Efficiency – Pitt allowed zero sacks, did not turn the ball over and was 4-for-4 in red zone scoring.
- Not much, actually, except for the fact that Pitt gave up another easy touchdown on a long passing play – 30 yards from Hunter Cantwell to Troy Pascley. There was nobody even close to being there to make a play. The number of wide open receptions down the field given up by this team is alarming.
- Pitt was only 3-of-15 on third downs, which is an amazing statistic considering they scored 41 points and held the ball for nearly 34 minutes.
- I know Louisville sold out to stop the run, but the Panthers still have to do better than 2.6 yards per rush even when they are facing a stacked front. Teams are going to try and take the run away and the way you break their spirit is by still running on them.

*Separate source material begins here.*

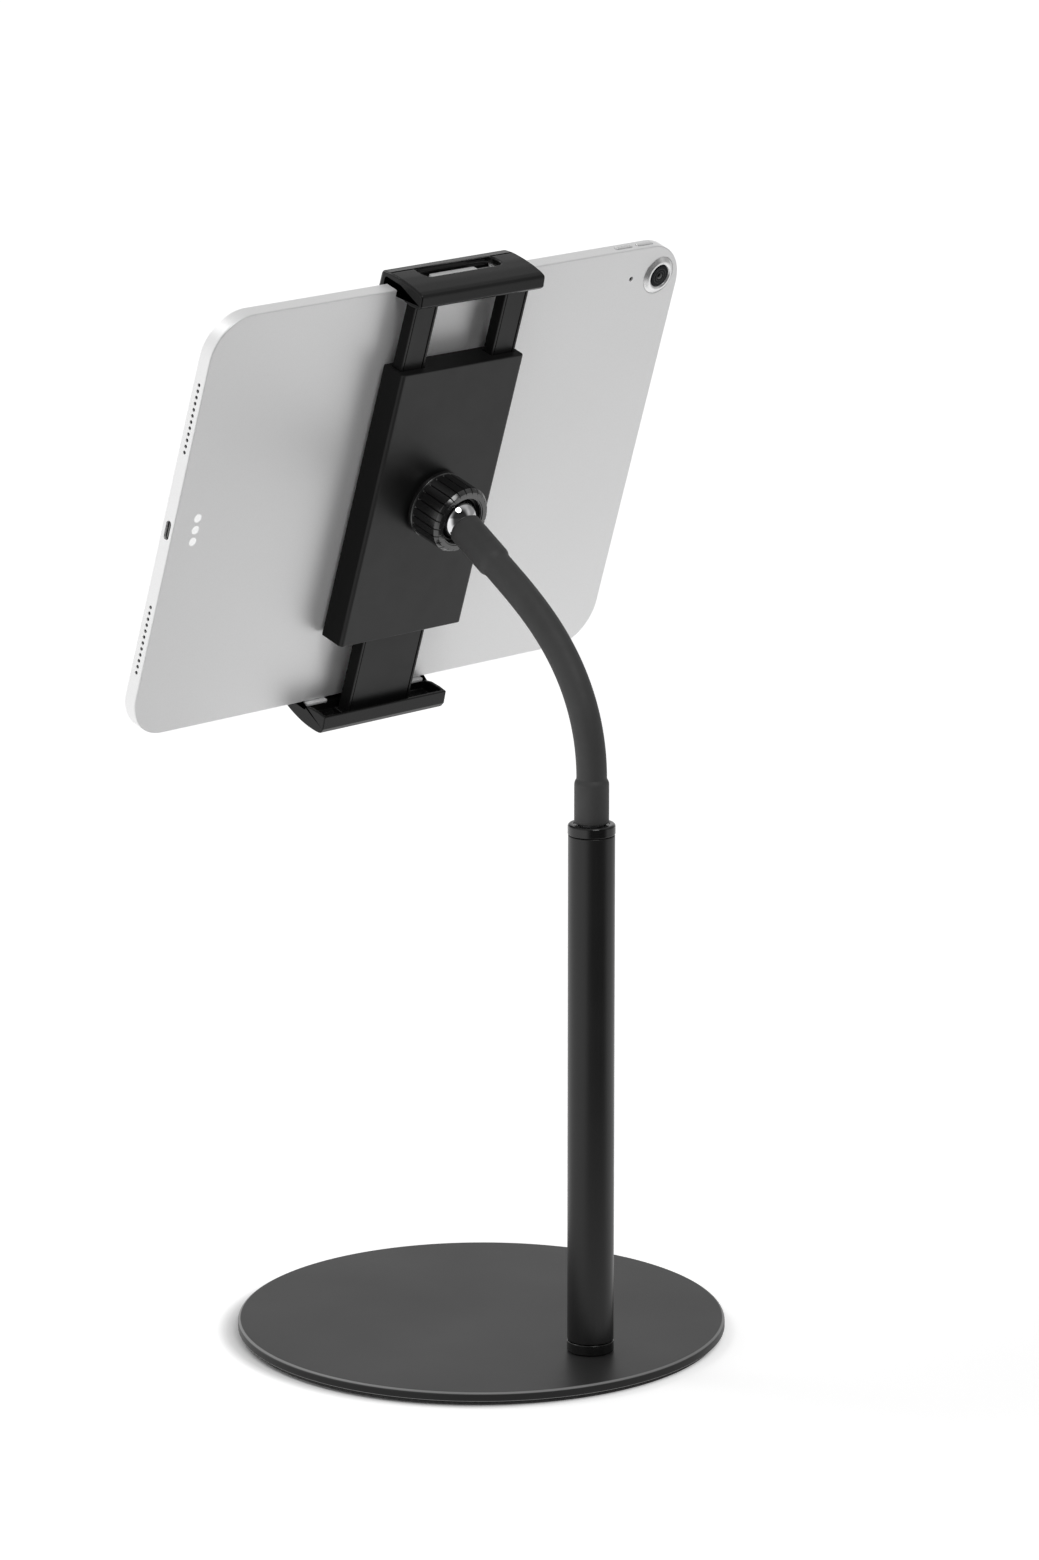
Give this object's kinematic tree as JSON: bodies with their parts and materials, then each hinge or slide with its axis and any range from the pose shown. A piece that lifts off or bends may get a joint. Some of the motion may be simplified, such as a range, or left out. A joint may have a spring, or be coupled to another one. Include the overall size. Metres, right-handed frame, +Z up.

Getting back to the secondary – the long touchdowns are alarming but what is more alarming is this: After nearly every big pass play there are at least two or three secondary members out there on the field pointing at each other and waving their arms as if to say “I thought you were taking that guy” – it seems like utter confusion back there. And that’s not a good thing. And frankly, they only gave up the one big touchdown but Louisville had plenty of opportunities early to make big plays and Hunter Cantwell made bad passes. This secondary is becoming an Achilles heel for the Panthers and some issues back there need to get solved. They won’t survive if they continue to give up big plays in the passing game. This is the third game in a row that there have been opposing receivers open for big plays all over the field.